There is another corrosive aspect to this policy. Politicians in general, but the Democrats in particular, love rewarding their constituencies with invisible money. Do our people want free contraceptives? Let's give them a "contraceptive mandate." Do our people want free child care? Let's require paid parental leave. Do the working poor, at least the ones who retain their jobs, want higher incomes? Let's give them a higher minimum wage. Let's do all of these things because none of them hit the budget and therefore we can still claim to be fiscally prudent. Best of all, when these added burdens contribute to flat-lining wage growth , we can then point to this as another reason for further government intervention. From the standpoint of the Democratic Party, this constitutes a "virtuous circle."
Politicians of all stripes should not be allowed this cowardice. They should be forced to recognize and defend the explicit costs of their policies, and not to hide them in regulatory burdens imposed directly on employers and other parts of the private sector. If they want to increase the compensation of the working poor, then let them propose and defend increases in, for example, the EITC. But of course they don't want to do this. They prefer to keep the constituency bribery below the table.

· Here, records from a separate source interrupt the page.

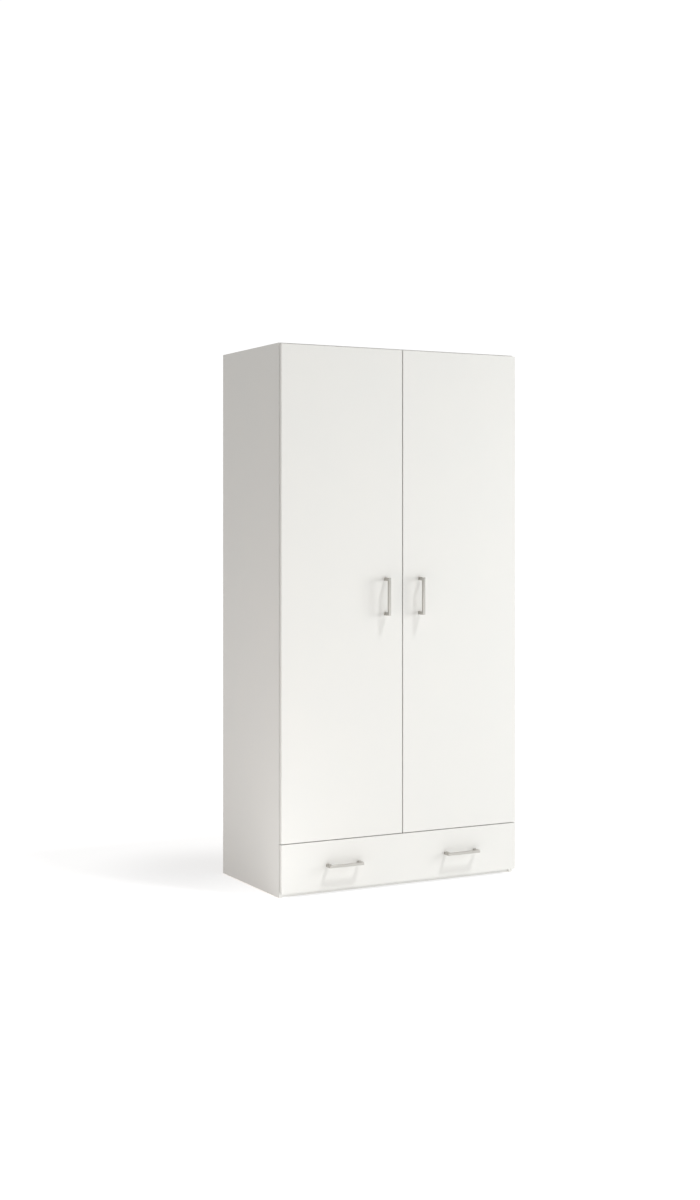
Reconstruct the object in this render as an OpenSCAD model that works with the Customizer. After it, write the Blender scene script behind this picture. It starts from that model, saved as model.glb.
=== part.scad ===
// Two-door wardrobe with one full-width drawer below the doors.
// X runs from left to right, Y from front to back and Z up.
// The origin lies on the floor, under the middle of the whole wardrobe.

/* [Overall] */
// Width over both side panels
wardrobe_w = 1000; // [800:10:1200]
// Height from the floor to the top
wardrobe_h = 2000; // [1800:10:2300]
// Depth from the back edges to the door faces, without handles
wardrobe_d = 520; // [500:5:640]

/* [Boards] */
// Thickness of the sides, top, floor, shelf and plinths
board_t = 16; // [15:1:19]
// Thickness of the back panels
back_t = 3; // [2.5:0.5:4]
// Distance from the back edges to the grooves of the back panels
back_inset = 10; // [6:1:20]
// Depth of the grooves
groove_d = 6; // [4:0.5:8]
// Web thickness of the strip that joins the two back panels
joint_web = 1.6; // [1:0.1:3]
// Width of the flanges of that strip
joint_flange = 24; // [16:1:40]
// Height of the plinth boards
plinth_h = 56; // [50:1:58]
// How far the front plinth stands behind the front edges of the sides
plinth_setback = 8; // [4:1:40]
// Height of the glides under the sides
glide_h = 3; // [2:0.5:5]
// Diameter of the glides
glide_d = 14; // [10:1:15]

/* [Fronts] */
// Thickness of the doors and the drawer front
front_t = 16; // [16:1:19]
// Gap between the carcass and the fronts
door_gap = 4; // [2.8:0.1:4.4]
// Gap between the drawer front and the doors
front_gap = 3; // [2:0.5:5]
// Gap between the two doors
meeting_gap = 4; // [2:0.5:6]
// How far the doors end below the top
top_reveal = 5; // [2:1:7]
// Height of the drawer front
drawer_front_h = 178; // [170:1:200]
// Height of the drawer front's lower edge above the floor
drawer_front_lift = 18; // [10:1:30]
// Radius of the vertical edges of the fronts
edge_r = 1; // [0.5:0.1:2]
// Diameter of the bumper pads
bumper_d = 7; // [5:0.5:8]

/* [Handles] */
// Distance between the two screws of a handle
handle_pitch = 128; // [96:1:192]
// Length of each foot of a handle, along the handle
handle_foot = 12; // [10:0.5:16]
// Width of a handle across its length
handle_w = 10; // [8:0.5:16]
// Thickness of the handle's grip bar
handle_bar = 9; // [6:0.5:12]
// Distance from the front to the handle's outer face
handle_reach = 35; // [28:1:45]
// Radius of the handle's outer corners
handle_r = 3; // [1:0.5:5]
// Radius of the long edges of the grip's outer face
grip_edge_r = 1; // [0.5:0.1:3]
// Distance of each door handle from the middle of the wardrobe
handle_offset = 73; // [40:1:120]
// Height of the middle of the door handles
handle_z = 1080; // [900:10:1300]

/* [Hinges] */
// Number of hinges on each door
hinge_count = 4; // [3:1:5]
// Distance from a door's end to its first hinge
hinge_end = 110; // [100:5:200]
// Diameter of the hinge cup
cup_d = 35; // [35:1:40]
// Depth of the hinge cup
cup_depth = 12.5; // [12.3:0.1:12.6]
// Wall thickness of the cup
cup_wall = 0.8; // [0.6:0.1:0.9]
// Outer radius of the bend round the cup's bottom
cup_bend_r = 3; // [1.5:0.5:3.5]
// Depth of the hinge pin below the door's rear face
pin_depth = 8.5; // [8.3:0.1:8.7]
// Diameter of the hinge pin
pin_d = 2.4; // [2:0.1:2.6]
// Wall of the arm's eye round the pin
eye_wall = 1; // [0.8:0.1:1.1]
// Thickness of the hinge arm's steel
arm_t = 2.7; // [2:0.1:2.8]
// Width of the hinge arm inside the cup
arm_w = 8; // [6:0.5:9]
// Widest opening of the doors, in degrees
door_opening = 100; // [95:1:105]
// Gap between the arm's neck and the rear edge of the widest open door
arm_gap = 0.5; // [0.3:0.1:1]
// Least gap between a turning door's edge and the carcass
swing_clearance = 0.4; // [0.3:0.1:0.5]
// Distance between the two screws of the cup's flange
cup_screw_pitch = 48; // [45:1:52]
// Distance between the two screws of the mounting plate
plate_screw_pitch = 32; // [32:1:40]
// Distance of those screws from the carcass front
plate_setback = 37; // [34:1:40]

/* [Inside] */
// Clear height above the hat shelf
hat_space = 300; // [250:5:350]
// How far the hat shelf stands behind the carcass front
shelf_setback = 30; // [25:1:60]
// Gap between the hat shelf and the panels round it
shelf_gap = 1; // [0.5:0.1:1.5]
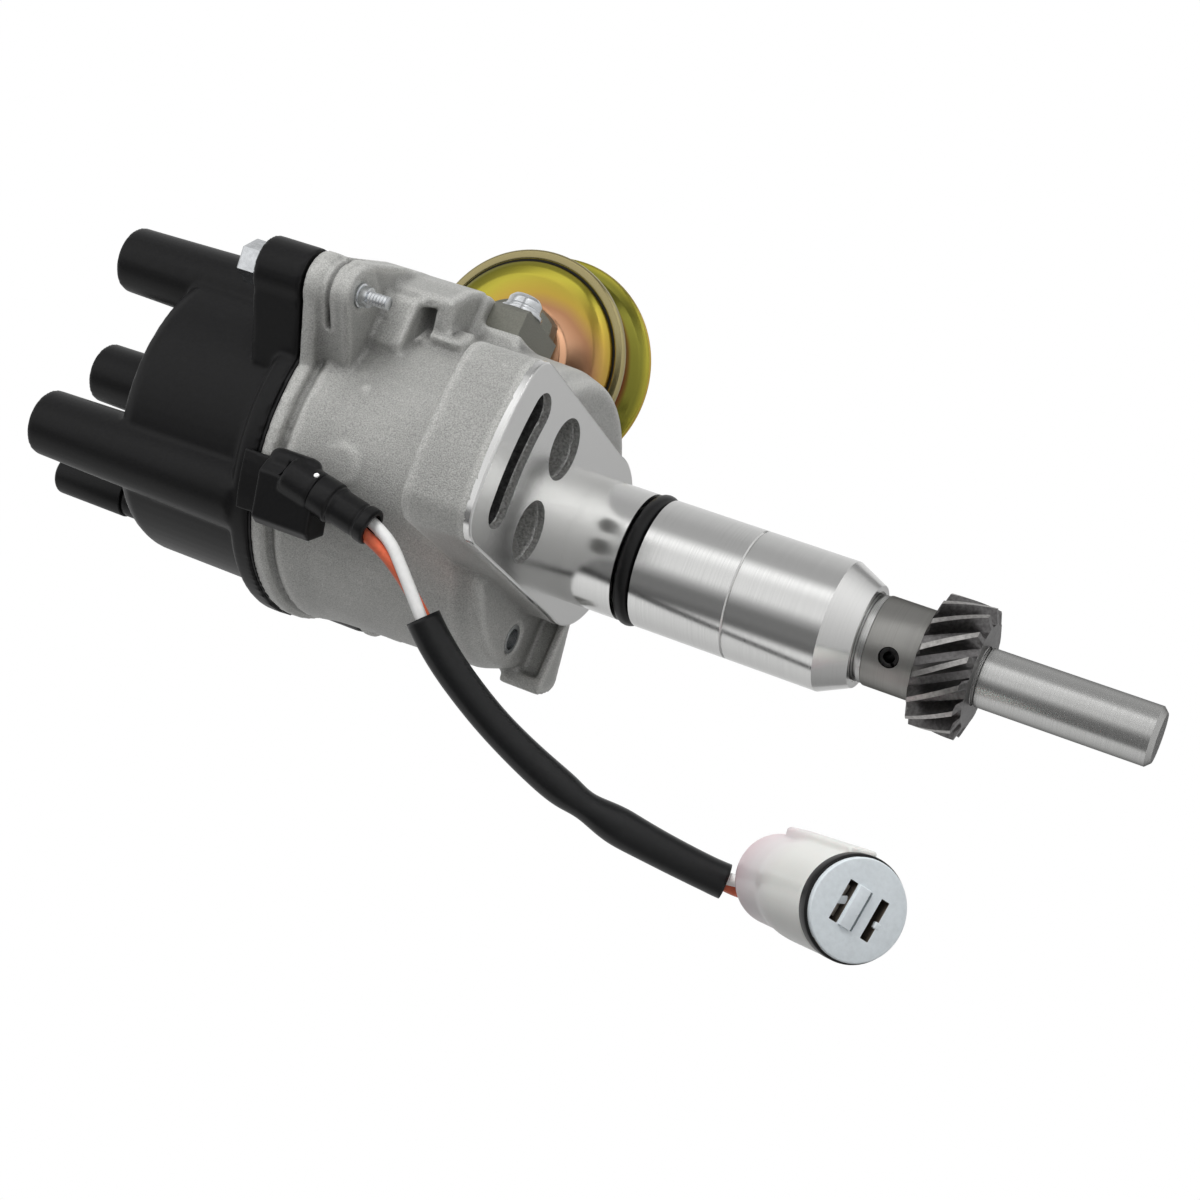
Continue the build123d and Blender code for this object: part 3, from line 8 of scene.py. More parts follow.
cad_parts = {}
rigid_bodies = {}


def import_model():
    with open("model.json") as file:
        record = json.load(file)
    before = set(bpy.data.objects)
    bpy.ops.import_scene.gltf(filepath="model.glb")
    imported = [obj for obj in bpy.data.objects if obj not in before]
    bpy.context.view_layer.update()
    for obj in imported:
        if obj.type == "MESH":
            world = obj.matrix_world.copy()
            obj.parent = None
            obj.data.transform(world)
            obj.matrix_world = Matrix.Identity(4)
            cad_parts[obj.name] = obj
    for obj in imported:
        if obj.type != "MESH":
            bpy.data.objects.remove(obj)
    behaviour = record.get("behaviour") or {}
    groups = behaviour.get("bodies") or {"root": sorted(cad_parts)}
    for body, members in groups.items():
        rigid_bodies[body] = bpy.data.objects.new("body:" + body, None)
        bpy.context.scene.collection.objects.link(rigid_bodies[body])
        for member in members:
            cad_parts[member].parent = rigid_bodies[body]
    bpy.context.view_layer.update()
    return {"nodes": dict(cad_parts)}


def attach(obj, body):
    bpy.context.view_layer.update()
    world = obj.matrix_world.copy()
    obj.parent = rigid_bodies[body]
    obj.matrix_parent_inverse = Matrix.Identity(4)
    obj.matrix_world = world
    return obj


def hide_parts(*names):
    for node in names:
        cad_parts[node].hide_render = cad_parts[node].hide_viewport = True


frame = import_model()
nodes = frame["nodes"]
sceneData = bpy.context.scene
sceneData.view_settings.view_transform = "Standard"
mm = 0.001
print("frame loaded:", len(nodes), "nodes")


def linked(name, data):
    holder = bpy.data.objects.new(name, data)
    sceneData.collection.objects.link(holder)
    return holder


def meshFrom(name, bm):
    mesh = bpy.data.meshes.new(name)
    bm.to_mesh(mesh)
    bm.free()
    return mesh


def addNode(tree, kind, sources, operation=None):
    # a shader node whose first inputs are linked to sockets or set to values
    node = tree.nodes.new("ShaderNode" + kind)
    if operation:
        node.operation = operation
    for socket, source in zip(node.inputs, sources):
        if isinstance(source, bpy.types.NodeSocket):
            tree.links.new(source, socket)
        else:
            socket.default_value = source
    return node


def addRamp(tree, source, stops):
    ramp = addNode(tree, "ValToRGB", (source,))
    elements = ramp.color_ramp.elements
    while len(elements) < len(stops):
        elements.new(0.5)
    for element, (position, color) in zip(elements, stops):
        element.position = position
        element.color = (*color, 1)
    return ramp.outputs["Color"]


def grey(value):
    return (value, value, value)


# ---- camera, world, lamps, floor
shotCamera = {
    "place": Vector((0.400065, -0.080516, -0.158663)),
    "right": Vector((-0.26716, 0.38867, -0.88179)),
    "down": Vector((-0.27743, -0.90734, -0.31588)),
    "forward": Vector((-0.92286, 0.16025, 0.35023)),
    "lens": 63.83,
}
imageUp = -shotCamera["down"].normalized()
imageRight = shotCamera["right"].normalized()
towardCamera = -shotCamera["forward"].normalized()


def addCamera(shot):
    cameraData = bpy.data.cameras.new("shotCamera")
    cameraData.lens = shot["lens"]
    cameraData.sensor_width = 36
    cameraData.clip_start = 0.01
    cameraData.clip_end = 20
    camera = linked("shotCamera", cameraData)
    turn = Matrix((imageRight, imageUp, towardCamera)).transposed().to_4x4()
    camera.matrix_world = Matrix.Translation(shot["place"]) @ turn
    sceneData.camera = camera


studio = {
    "around": [
        (-90, 0.85), (-76, 0.58), (-66, 0.6), (-47, 0.78), (-37, 0.9), (-31, 0.1), (-19, 0.2), (-8, 0.18),
        (-1, 0.4), (7, 0.92), (20, 0.85), (28, 1.35), (35, 0.45), (47, 0.46), (57, 0.58), (70, 0.68), (90, 0.85),
    ],
    "diffuseSky": 0.26,
    "aim": Vector((0, 0, 0.01)),
    # name: direction, distance, size, power
    "lamps": {
        "keyLamp": (imageUp * 1.0 + towardCamera * 0.55 - imageRight * 0.25, 0.9, 0.55, 8.4),
        "fillLamp": (towardCamera * 1.0 + imageUp * 0.2 + imageRight * 0.15, 1.1, 0.5, 1.3),
        "rimLamp": (imageUp * 0.5 - towardCamera * 0.8 + imageRight * 0.4, 0.9, 0.5, 2.0),
    },
    "floorDrop": 0.235, "floorHalf": 3, "floorColor": (0.86, 0.86, 0.86), "floorRoughness": 0.9,
}


def buildWorld(look):
    # white room behind; metal sees strips of light laid round the axis that runs across the view
    world = bpy.data.worlds.new("softStudio")
    sceneData.world = world
    world.use_nodes = True
    tree = world.node_tree
    tree.nodes.clear()
    path = tree.nodes.new("ShaderNodeLightPath").outputs
    coords = tree.nodes.new("ShaderNodeTexCoord").outputs["Generated"]
    rise, near = (
        addNode(tree, "VectorMath", (coords, axis), "DOT_PRODUCT").outputs["Value"]
        for axis in (imageUp, towardCamera)
    )
    turn = addNode(tree, "Math", (rise, near), "ARCTAN2").outputs[0]
    share = addNode(tree, "MapRange", (turn, -math.pi, math.pi)).outputs["Result"]
    strips = addRamp(tree, share, [((angle + 90) / 180, grey(light)) for angle, light in look["around"]])
    softLight = addNode(tree, "Background", ((1, 1, 1, 1), look["diffuseSky"])).outputs[0]
    mirrored = addNode(tree, "Background", (strips,)).outputs[0]
    white = addNode(tree, "Background", ((1, 1, 1, 1),)).outputs[0]
    seen = addNode(tree, "Math", (path["Is Camera Ray"], path["Is Transmission Ray"]), "MAXIMUM").outputs[0]
    lit = addNode(tree, "MixShader", (path["Is Glossy Ray"], softLight, mirrored)).outputs[0]
    room = addNode(tree, "MixShader", (seen, lit, white)).outputs[0]
    addNode(tree, "OutputWorld", (room,))


def addLamp(name, toward, distance, size, power):
    lampData = bpy.data.lights.new(name, "AREA")
    lampData.shape = "DISK"
    lampData.size = size
    lampData.energy = power
    lamp = linked(name, lampData)
    lamp.visible_glossy = False    # metal mirrors the room's strips alone
    lamp.location = studio["aim"] + toward.normalized() * distance
    lamp.rotation_euler = (studio["aim"] - lamp.location).to_track_quat("-Z", "Y").to_euler()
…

For those who saw the debate, you might remember the way that this topic was introduced by Clinton. She was asked a question about inequality, to which she responded, offhandedly, "of course, increase the minimum wage" before she went on to list a number of other equally misguided policies. Like only a particularly dim-witted child could fail to appreciate the obvious intelligence and benevolence of the proposal. Well, actually Hillary, this is one child who remains unconvinced. I hope that I am not alone.